Figure 1 shows a simplified chart of the process for tokenized forward credits. The left hand side of the chart below is pretty much unchanged and identical to the other tokenization processes. (see the previous 3 articles of our six part series on tokenizing carbon credits). The project developer is providing technical assistance and support for the planning, implementation and optimization of the project concerning certification strategies, business and management plans as well as monitoring efforts. In forward projects a key task of the project developer is to seek the funding.
The token issuer plays a key role and de facto resumes most of the tasks of a broker in the traditional market. He coordinates the project funder and converts the physically signed agreement into a tokenized equivalent. These so-called forward tokens carry the promise of delivery from a specific carbon project, as well as relevant fallback scenarios in cases of non-delivery. Financial investors and corporate clients buy the tokenized forward credits to secure access to future carbon credits and lock prices since high quality carbon offsets will most likely get more expensive in the future.
Furthermore, the project developer hires a verification firm, which is verifying the project with regards to the underlying methodologies and the way the future credits have been calculated. Once approved and verified, the carbon credits issued by the project will be registered either in a traditional carbon registry such as Verra, Gold Standard or BioCarbon Registry or an on-chain registry like Toucan. The forward token will then get “burned” (this is the blockchain term for retiring the forward credit) in exchange for the actual carbon credit.
Associated New Possibilities
Several blockchain companies are designing standardized platforms that allow for specific forward agreements to be commodified into a highly-liquid form. This is done by pooling forward tokens of a specific type. By leveraging the power of decentralized finance (DeFi), like automated market-making, the liquidity of tokenized forward credits can be improved for both buyers and sellers.

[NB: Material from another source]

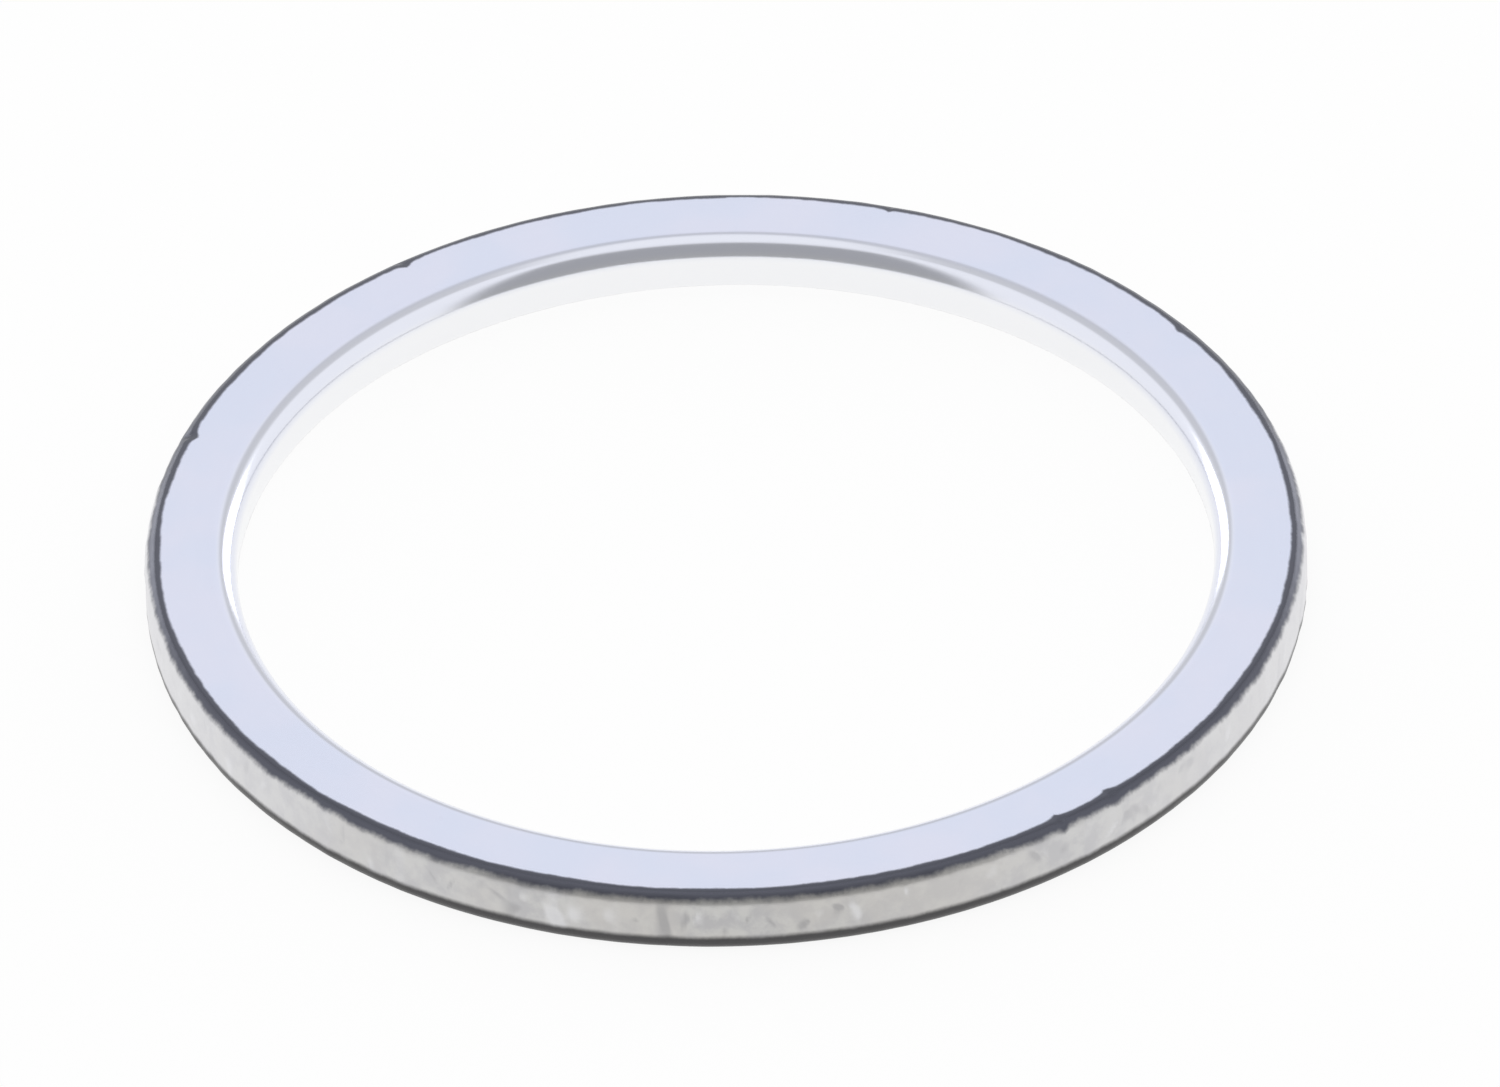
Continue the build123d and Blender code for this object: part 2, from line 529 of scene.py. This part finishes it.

All of this can be facilitated while giving traders the opportunity to arbitrage the commodity layer and therefore ensure that the market can determine the value of forward credits. This way blockchain technology for forward agreements can enable a public spot price for forward assets.
Using forward credits in DeFi applications further opens the door for new kinds of previously unimaginable processes to be created around it. Loan facilities, self-repaying loans denominated in carbon, liquidity-provision-based carbon accumulation, and on-chain delivery de-risking are just a few options that will become possible.
The traditional carbon market is not just complicated and fragmented, but also fundamentally illiquid. This is especially true for removal projects that require upfront funding for the delivery of carbon credits in the future.
Tokenized forward credits can change the way new projects are funded thus making a historically illiquid asset liquid. This will be done leveraging the power of decentralized finance mechanisms, due diligence and risk assessment of projects as well as continued digital monitoring, reporting and verification. This way project developers can secure early-stage financing to realize new carbon removal projects, while companies are empowered to fulfill their Net Zero commitments by hedging their supply of carbon credits for the future.